[DATASET SECTION start]
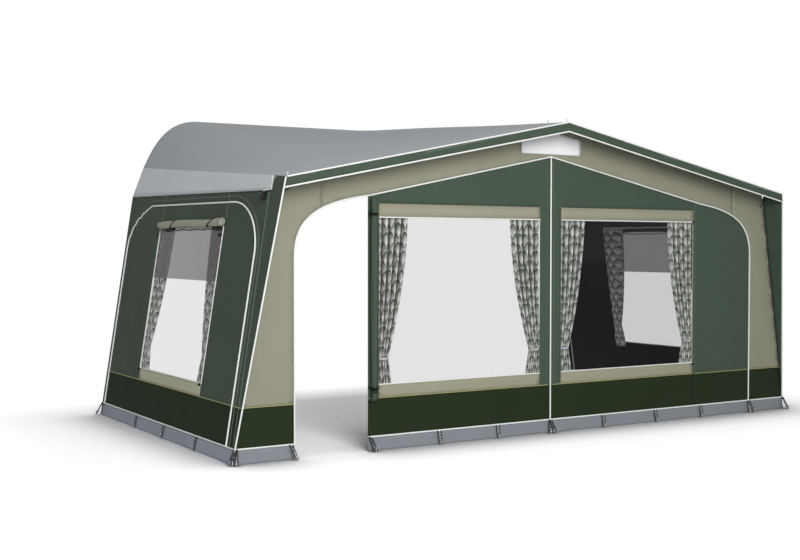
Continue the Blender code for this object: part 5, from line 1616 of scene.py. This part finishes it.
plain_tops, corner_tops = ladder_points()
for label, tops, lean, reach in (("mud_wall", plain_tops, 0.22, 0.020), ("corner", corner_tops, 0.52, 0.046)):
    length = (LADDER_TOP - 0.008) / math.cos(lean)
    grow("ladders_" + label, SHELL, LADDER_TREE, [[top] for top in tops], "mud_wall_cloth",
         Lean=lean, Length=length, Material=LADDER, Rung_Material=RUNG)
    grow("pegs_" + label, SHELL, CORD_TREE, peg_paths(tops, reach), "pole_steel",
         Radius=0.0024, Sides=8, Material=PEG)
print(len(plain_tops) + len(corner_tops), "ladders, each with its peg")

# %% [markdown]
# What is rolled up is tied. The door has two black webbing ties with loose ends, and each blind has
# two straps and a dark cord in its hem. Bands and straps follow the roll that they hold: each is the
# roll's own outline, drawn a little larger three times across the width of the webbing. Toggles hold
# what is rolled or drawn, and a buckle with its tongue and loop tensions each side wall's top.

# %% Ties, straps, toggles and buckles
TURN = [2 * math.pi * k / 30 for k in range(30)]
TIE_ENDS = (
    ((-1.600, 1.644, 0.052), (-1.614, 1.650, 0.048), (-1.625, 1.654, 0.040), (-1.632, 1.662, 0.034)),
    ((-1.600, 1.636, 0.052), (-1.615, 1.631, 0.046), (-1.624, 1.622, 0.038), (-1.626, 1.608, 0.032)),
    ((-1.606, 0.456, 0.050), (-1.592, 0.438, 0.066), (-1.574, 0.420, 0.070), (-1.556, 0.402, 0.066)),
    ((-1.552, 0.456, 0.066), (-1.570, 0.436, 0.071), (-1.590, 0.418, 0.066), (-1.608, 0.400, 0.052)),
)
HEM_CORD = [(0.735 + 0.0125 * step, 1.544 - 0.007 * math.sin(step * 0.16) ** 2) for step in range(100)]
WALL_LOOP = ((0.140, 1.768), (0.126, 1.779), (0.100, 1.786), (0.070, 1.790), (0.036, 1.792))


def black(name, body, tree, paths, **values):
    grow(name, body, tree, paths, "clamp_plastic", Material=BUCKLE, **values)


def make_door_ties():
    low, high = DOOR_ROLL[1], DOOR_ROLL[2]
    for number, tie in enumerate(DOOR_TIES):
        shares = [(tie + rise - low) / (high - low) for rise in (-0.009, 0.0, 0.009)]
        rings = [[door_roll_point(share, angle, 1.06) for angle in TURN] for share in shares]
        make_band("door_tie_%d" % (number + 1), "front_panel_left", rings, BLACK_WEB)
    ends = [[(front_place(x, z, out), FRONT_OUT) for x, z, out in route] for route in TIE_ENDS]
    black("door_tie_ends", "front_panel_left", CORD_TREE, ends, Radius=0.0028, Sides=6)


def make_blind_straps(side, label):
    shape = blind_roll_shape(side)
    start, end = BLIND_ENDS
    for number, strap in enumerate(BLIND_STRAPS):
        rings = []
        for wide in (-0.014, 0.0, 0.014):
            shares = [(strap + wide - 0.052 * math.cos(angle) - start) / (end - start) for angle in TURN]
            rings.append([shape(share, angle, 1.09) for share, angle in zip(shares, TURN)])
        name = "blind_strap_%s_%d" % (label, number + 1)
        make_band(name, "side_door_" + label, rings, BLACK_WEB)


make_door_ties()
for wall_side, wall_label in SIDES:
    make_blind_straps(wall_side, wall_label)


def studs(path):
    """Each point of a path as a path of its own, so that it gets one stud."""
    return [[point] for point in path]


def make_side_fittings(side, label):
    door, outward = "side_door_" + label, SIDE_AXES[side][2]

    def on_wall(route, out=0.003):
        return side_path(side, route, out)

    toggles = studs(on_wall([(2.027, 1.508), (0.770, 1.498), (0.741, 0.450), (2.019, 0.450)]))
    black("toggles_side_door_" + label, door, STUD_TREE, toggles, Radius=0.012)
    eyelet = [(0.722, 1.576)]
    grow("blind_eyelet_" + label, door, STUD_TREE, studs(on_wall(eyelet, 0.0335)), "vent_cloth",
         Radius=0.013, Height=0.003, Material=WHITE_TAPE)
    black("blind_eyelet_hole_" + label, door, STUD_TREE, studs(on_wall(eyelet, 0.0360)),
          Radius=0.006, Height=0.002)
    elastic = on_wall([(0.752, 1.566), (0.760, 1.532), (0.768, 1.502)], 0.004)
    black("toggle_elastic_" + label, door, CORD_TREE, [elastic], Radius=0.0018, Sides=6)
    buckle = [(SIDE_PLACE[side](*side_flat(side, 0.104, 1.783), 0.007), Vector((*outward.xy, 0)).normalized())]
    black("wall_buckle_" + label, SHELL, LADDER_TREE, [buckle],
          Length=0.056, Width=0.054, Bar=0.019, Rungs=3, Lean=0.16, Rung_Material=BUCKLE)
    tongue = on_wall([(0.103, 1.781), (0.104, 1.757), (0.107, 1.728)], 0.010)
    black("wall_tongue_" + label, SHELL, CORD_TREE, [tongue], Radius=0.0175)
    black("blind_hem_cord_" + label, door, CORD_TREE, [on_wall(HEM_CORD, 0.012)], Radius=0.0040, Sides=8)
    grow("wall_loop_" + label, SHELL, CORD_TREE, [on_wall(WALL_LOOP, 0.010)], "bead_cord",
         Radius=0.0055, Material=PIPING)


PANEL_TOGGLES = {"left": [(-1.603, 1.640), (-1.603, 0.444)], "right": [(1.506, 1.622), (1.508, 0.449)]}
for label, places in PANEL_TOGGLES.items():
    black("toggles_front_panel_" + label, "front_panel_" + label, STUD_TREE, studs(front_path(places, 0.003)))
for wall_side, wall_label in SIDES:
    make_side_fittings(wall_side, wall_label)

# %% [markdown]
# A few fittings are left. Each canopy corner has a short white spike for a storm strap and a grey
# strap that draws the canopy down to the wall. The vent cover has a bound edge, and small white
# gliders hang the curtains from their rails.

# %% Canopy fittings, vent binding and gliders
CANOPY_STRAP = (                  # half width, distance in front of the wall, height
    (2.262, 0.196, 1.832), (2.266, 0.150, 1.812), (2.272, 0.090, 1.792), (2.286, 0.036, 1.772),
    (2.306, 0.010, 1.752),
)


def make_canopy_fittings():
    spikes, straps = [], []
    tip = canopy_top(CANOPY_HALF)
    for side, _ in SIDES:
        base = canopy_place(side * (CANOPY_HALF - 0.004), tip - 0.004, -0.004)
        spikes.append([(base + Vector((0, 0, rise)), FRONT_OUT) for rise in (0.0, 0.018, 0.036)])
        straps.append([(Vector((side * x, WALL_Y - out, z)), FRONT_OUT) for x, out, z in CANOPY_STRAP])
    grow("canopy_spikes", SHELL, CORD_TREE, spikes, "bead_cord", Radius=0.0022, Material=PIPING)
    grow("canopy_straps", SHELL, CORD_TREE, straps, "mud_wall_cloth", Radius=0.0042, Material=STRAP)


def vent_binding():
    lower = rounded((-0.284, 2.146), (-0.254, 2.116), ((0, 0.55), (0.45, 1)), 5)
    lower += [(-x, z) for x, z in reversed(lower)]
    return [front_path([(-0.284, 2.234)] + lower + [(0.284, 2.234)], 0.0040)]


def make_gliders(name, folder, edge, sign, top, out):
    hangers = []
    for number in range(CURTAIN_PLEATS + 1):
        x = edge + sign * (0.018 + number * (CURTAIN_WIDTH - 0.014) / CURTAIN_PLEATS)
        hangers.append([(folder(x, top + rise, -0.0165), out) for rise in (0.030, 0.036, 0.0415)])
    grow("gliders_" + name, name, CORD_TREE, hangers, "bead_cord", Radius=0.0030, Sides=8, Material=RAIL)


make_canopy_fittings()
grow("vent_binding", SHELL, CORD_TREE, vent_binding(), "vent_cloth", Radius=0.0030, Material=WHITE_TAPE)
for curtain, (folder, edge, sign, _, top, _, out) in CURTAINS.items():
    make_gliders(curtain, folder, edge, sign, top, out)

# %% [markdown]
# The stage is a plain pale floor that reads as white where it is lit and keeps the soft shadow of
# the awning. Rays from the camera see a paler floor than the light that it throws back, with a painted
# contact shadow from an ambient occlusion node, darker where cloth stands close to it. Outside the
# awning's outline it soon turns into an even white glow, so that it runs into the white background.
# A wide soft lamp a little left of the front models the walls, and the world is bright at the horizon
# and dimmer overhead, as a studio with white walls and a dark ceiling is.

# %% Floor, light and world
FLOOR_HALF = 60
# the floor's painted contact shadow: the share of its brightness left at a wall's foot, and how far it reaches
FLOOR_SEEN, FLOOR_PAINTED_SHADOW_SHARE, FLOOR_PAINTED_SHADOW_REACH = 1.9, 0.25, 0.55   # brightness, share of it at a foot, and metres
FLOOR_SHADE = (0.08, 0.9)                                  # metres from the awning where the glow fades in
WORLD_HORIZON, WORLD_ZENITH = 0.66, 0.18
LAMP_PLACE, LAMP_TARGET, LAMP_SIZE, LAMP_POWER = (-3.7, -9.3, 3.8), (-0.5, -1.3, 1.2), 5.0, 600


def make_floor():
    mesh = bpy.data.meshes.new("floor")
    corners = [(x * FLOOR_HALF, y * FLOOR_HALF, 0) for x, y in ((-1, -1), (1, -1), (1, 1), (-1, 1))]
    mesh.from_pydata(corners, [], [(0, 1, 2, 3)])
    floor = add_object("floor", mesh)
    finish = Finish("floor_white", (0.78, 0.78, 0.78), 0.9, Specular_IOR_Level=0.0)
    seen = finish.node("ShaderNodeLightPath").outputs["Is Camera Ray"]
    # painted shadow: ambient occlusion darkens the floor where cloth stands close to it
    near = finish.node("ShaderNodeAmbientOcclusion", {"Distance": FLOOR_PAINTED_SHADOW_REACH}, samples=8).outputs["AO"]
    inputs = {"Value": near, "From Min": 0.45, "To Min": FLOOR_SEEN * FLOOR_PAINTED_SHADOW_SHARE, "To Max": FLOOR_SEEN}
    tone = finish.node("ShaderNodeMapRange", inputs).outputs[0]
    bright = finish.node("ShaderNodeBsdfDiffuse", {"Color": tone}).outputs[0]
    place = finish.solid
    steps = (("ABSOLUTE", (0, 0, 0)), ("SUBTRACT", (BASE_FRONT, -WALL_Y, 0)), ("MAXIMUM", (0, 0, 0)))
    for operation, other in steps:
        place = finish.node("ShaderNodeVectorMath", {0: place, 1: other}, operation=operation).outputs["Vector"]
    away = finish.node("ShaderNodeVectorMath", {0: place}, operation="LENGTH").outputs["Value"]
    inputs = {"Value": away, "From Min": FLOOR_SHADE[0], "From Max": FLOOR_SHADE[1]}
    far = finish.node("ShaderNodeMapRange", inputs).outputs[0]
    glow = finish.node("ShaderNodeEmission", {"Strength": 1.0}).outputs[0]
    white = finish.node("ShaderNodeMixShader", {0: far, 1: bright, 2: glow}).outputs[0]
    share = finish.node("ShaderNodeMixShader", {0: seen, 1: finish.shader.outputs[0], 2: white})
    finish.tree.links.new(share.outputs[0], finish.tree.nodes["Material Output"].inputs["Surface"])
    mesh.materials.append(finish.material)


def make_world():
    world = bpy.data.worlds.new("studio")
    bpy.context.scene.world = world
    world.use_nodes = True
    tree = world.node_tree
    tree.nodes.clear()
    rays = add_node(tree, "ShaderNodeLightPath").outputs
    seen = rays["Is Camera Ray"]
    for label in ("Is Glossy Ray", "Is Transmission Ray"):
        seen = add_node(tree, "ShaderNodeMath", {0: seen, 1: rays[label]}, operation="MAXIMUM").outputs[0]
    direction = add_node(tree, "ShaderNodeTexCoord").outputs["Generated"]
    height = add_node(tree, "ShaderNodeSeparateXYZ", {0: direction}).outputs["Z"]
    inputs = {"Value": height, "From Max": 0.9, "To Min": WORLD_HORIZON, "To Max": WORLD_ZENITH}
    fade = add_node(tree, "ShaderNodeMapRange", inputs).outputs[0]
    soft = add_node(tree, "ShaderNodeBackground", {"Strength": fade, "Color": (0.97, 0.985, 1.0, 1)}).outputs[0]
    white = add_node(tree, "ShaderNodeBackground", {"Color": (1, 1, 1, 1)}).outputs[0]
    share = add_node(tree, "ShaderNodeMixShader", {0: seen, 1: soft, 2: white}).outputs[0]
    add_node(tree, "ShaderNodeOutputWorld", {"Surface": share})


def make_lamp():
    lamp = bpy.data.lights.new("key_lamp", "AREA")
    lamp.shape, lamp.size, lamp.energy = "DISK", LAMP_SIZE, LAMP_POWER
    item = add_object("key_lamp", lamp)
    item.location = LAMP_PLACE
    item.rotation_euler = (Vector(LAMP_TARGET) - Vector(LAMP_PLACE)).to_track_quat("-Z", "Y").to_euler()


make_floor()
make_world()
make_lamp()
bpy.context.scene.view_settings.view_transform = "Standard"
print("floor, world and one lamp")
[DATASET SECTION end]
**STATED EXERCISE:** Beginning at the top of the data, extract each line through the line containing "1.790), (0.036, 1.792))" and return those lines exactly, with nothing added.

**RESULT:**
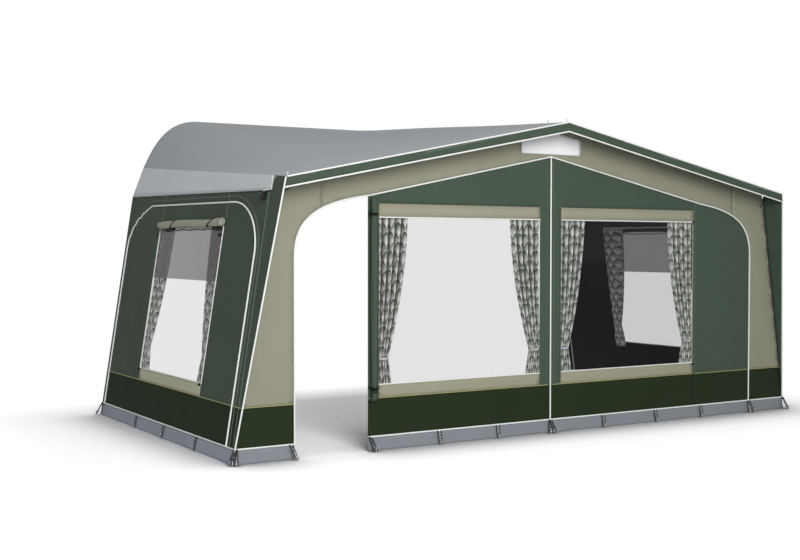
Continue the Blender code for this object: part 5, from line 1616 of scene.py. This part finishes it.
plain_tops, corner_tops = ladder_points()
for label, tops, lean, reach in (("mud_wall", plain_tops, 0.22, 0.020), ("corner", corner_tops, 0.52, 0.046)):
    length = (LADDER_TOP - 0.008) / math.cos(lean)
    grow("ladders_" + label, SHELL, LADDER_TREE, [[top] for top in tops], "mud_wall_cloth",
         Lean=lean, Length=length, Material=LADDER, Rung_Material=RUNG)
    grow("pegs_" + label, SHELL, CORD_TREE, peg_paths(tops, reach), "pole_steel",
         Radius=0.0024, Sides=8, Material=PEG)
print(len(plain_tops) + len(corner_tops), "ladders, each with its peg")

# %% [markdown]
# What is rolled up is tied. The door has two black webbing ties with loose ends, and each blind has
# two straps and a dark cord in its hem. Bands and straps follow the roll that they hold: each is the
# roll's own outline, drawn a little larger three times across the width of the webbing. Toggles hold
# what is rolled or drawn, and a buckle with its tongue and loop tensions each side wall's top.

# %% Ties, straps, toggles and buckles
TURN = [2 * math.pi * k / 30 for k in range(30)]
TIE_ENDS = (
    ((-1.600, 1.644, 0.052), (-1.614, 1.650, 0.048), (-1.625, 1.654, 0.040), (-1.632, 1.662, 0.034)),
    ((-1.600, 1.636, 0.052), (-1.615, 1.631, 0.046), (-1.624, 1.622, 0.038), (-1.626, 1.608, 0.032)),
    ((-1.606, 0.456, 0.050), (-1.592, 0.438, 0.066), (-1.574, 0.420, 0.070), (-1.556, 0.402, 0.066)),
    ((-1.552, 0.456, 0.066), (-1.570, 0.436, 0.071), (-1.590, 0.418, 0.066), (-1.608, 0.400, 0.052)),
)
HEM_CORD = [(0.735 + 0.0125 * step, 1.544 - 0.007 * math.sin(step * 0.16) ** 2) for step in range(100)]
WALL_LOOP = ((0.140, 1.768), (0.126, 1.779), (0.100, 1.786), (0.070, 1.790), (0.036, 1.792))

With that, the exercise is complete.